OK, we give in! Tomatoes are the number 8 feature. Yes, the ones you have all been waiting for. Tomatoes steal the show, so we are reluctant to write about them in this series of posts.
Don’t get us wrong, they are some of our favorites too. However, for all their glory they have some downside as well. First, many hybrids have been developed to yield perfectly round, uniform looking fruits. Yes, tomatoes are fruits despite a Supreme Court ruling that states they are vegetables (click here to learn more about this topic).
Now back to the hybrid thing. Many of these hybrids were created to help growers ship their tomatoes to far off supermarkets where they are showcased like collectibles. We find such hybrids to lack the texture, acid, and flavors of a great tomato. Plus, we feel there is something special about a big, bulging, heavily creased heirloom tomato like the legendary “Mortgage Lifter” or the surprisingly great taste of a Black Krim.
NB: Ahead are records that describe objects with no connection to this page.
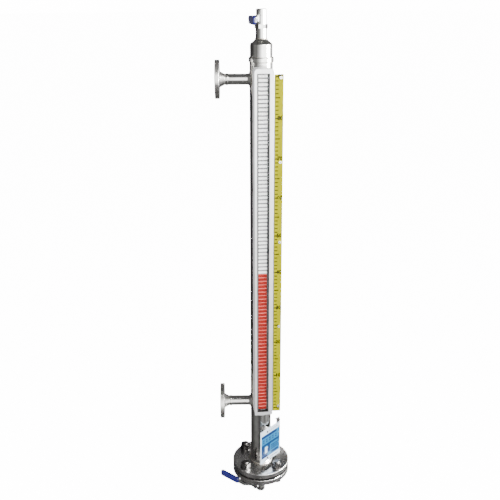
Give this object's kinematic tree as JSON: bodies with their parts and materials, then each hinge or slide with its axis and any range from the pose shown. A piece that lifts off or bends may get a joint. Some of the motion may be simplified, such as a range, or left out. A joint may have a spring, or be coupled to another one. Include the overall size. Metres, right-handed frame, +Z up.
{
  "type": "magnetic tank level gauge",
  "caption": "Side-mounted float chamber with two flanged pipes, a magnetic flap indicator with ruler, a flanged foot and ball valves for venting and draining.",
  "frame": {"origin": "centre of the lower side flange's sealing face, where the gauge bolts to the tank", "axes": "+Z up along the float chamber; the side flanges face -X; the flap indicator looks towards -Y, turned 5 degrees towards +X"},
  "size_m": [0.1981, 0.205, 1.366],
  "materials": {
    "tube_steel": "polished stainless steel",
    "flange_steel": "machined stainless steel",
    "bolt_steel": "darkened steel",
    "valve_steel": "cast stainless steel, satin",
    "blue_grip": "royal blue dipped plastic",
    "seat_plastic": "white fluoropolymer",
    "gasket_rubber": "black sheet rubber",
    "float_steel": "thin stainless sheet",
    "magnet": "sintered magnet",
    "housing_metal": "pale satin",
    "window_clear": "clear pane",
    "white_plastic": "white flap face",
    "red_plastic": "red flap face",
    "ruler_yellow": "yellow enamel with black graduations",
    "fastener_steel": "bright steel",
    "plate_blue": "printed plate, blue on white"
  },
  "bodies": {
    "gauge": {"bezel": "housing_metal", "blind_flange": "flange_steel", "bracket_rivets": "fastener_steel", "chamber_tube": "tube_steel", "drain_body": "valve_steel", "drain_end_piece": "valve_steel", "drain_nipple": "tube_steel", "drain_packing_nut": "valve_steel", "drain_seats": "seat_plastic", "ear_screw": "bolt_steel", "end_flange": "flange_steel", "flange_bolts": "bolt_steel", "flange_gasket": "gasket_rubber", "flange_nuts": "bolt_steel", "flange_washers": "bolt_steel", "flap_channel": "housing_metal", "housing_box": "housing_metal", "lower_buffer": "gasket_rubber", "lower_flange": "flange_steel", "lower_nozzle": "tube_steel", "mount_bar": "housing_metal", "mount_screws": "bolt_steel", "nameplate": "plate_blue", "nameplate_bracket": "housing_metal", "nameplate_rivets": "fastener_steel", "red_flaps": "red_plastic", "ruler": "ruler_yellow", "ruler_bracket": "housing_metal", "ruler_screws": "fastener_steel", "top_cap": "tube_steel", "top_collar": "tube_steel", "upper_buffer": "gasket_rubber", "upper_flange": "flange_steel", "upper_nozzle": "tube_steel", "vent_body": "valve_steel", "vent_end_piece": "valve_steel", "vent_nipple": "tube_steel", "vent_packing_nut": "valve_steel", "vent_seats": "seat_plastic", "white_flaps": "white_plastic", "window_glass": "window_clear"},
    "float": {"float_tube": "float_steel", "float_top_cap": "float_steel", "float_bottom_cap": "float_steel", "float_magnet": "magnet"},
    "vent_handle": {"vent_ball": "valve_steel", "vent_stem": "valve_steel", "vent_lever": "valve_steel", "vent_sleeve": "blue_grip", "vent_lever_nut": "valve_steel"},
    "drain_handle": {"drain_ball": "valve_steel", "drain_stem": "valve_steel", "drain_lever": "valve_steel", "drain_sleeve": "blue_grip", "drain_lever_nut": "valve_steel"}
  },
  "joints": [
    {"name": "float_travel", "type": "slide", "parent": "gauge", "child": "float", "axis": [0, 0, 1], "range_m": [-0.44, 0.506]},
    {"name": "vent_turn", "type": "hinge", "parent": "gauge", "child": "vent_handle", "pos_m": [0.1135, 0, 1.044], "axis": [-0.9903, -0.1392, 0], "range_deg": [0, 90]},
    {"name": "drain_turn", "type": "hinge", "parent": "gauge", "child": "drain_handle", "pos_m": [0.1135, 0, -0.277], "axis": [-0.6293, -0.7771, 0], "range_deg": [0, 90]}
  ]
}
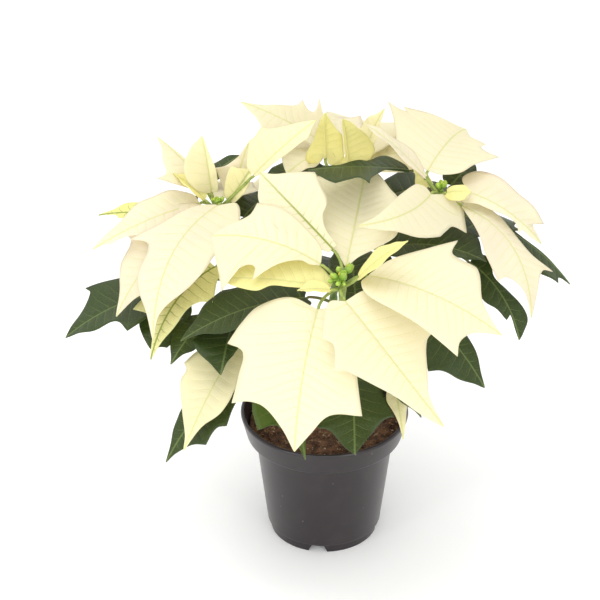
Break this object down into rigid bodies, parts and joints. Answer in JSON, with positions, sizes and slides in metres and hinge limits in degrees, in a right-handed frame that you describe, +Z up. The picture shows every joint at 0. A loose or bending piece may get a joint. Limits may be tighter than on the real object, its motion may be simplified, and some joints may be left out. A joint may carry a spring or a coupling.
{
  "type": "potted poinsettia",
  "caption": "Bushy potted plant with wide toothed cream bracts in rosettes over dark green leaves, on forked stems in a round dark nursery pot.",
  "frame": {"origin": "centre of the flat pad under the pot, on the surface the pot stands on", "axes": "+Z up, -Y towards the viewer of the picture, +X to the viewer's right"},
  "size_m": [0.3849, 0.3598, 0.3402],
  "materials": {
    "pot": "satin",
    "soil": "matte",
    "wood": "matte",
    "leaf": "satin",
    "bract": "satin",
    "variegated": "satin",
    "cyathium": "satin"
  },
  "bodies": {
    "root": {"pot": "pot", "soil": "soil", "main_stem": "wood", "shoot_front": "leaf", "bloom_front_bracts": "bract", "bloom_front_cyathia": "cyathium", "shoot_left": "leaf", "bloom_left_bracts": "bract", "bloom_left_cyathia": "cyathium", "shoot_right": "leaf", "bloom_right_bracts": "bract", "bloom_right_cyathia": "cyathium", "shoot_back": "leaf", "bloom_back_bracts": "bract", "bloom_back_cyathia": "cyathium", "low_bract_left": "bract", "low_bract_right": "bract", "variegated_bract": "variegated"}
  },
  "joints": []
}
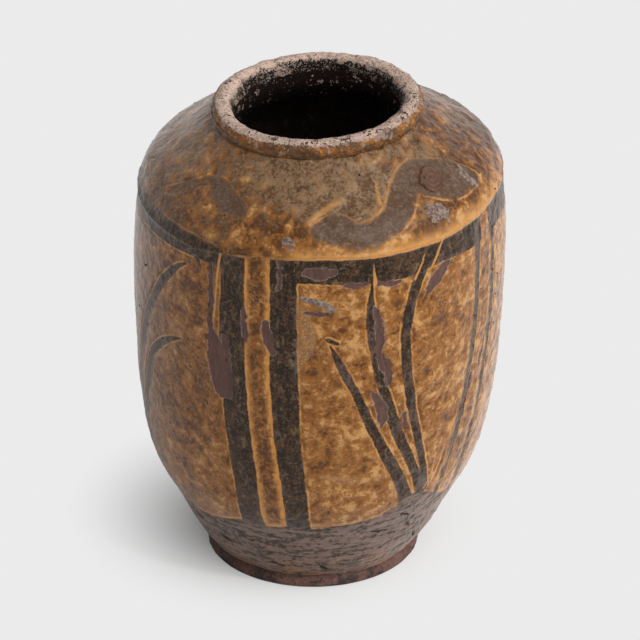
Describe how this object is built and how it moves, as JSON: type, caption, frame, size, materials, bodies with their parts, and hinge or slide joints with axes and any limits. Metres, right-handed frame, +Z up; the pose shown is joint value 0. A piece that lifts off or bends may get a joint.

Another downside to tomatoes is their siren call to plant more of them and allow them to grow to the sky like fairytale beanstalks. By August they often have overrun the entire garden and shaded themselves out to the point of no return.
Enough with the negatives. After all, what is an edible garden without tomatoes? Let’s focus on the positives and grow some great tomatoes in 2014 and beyond.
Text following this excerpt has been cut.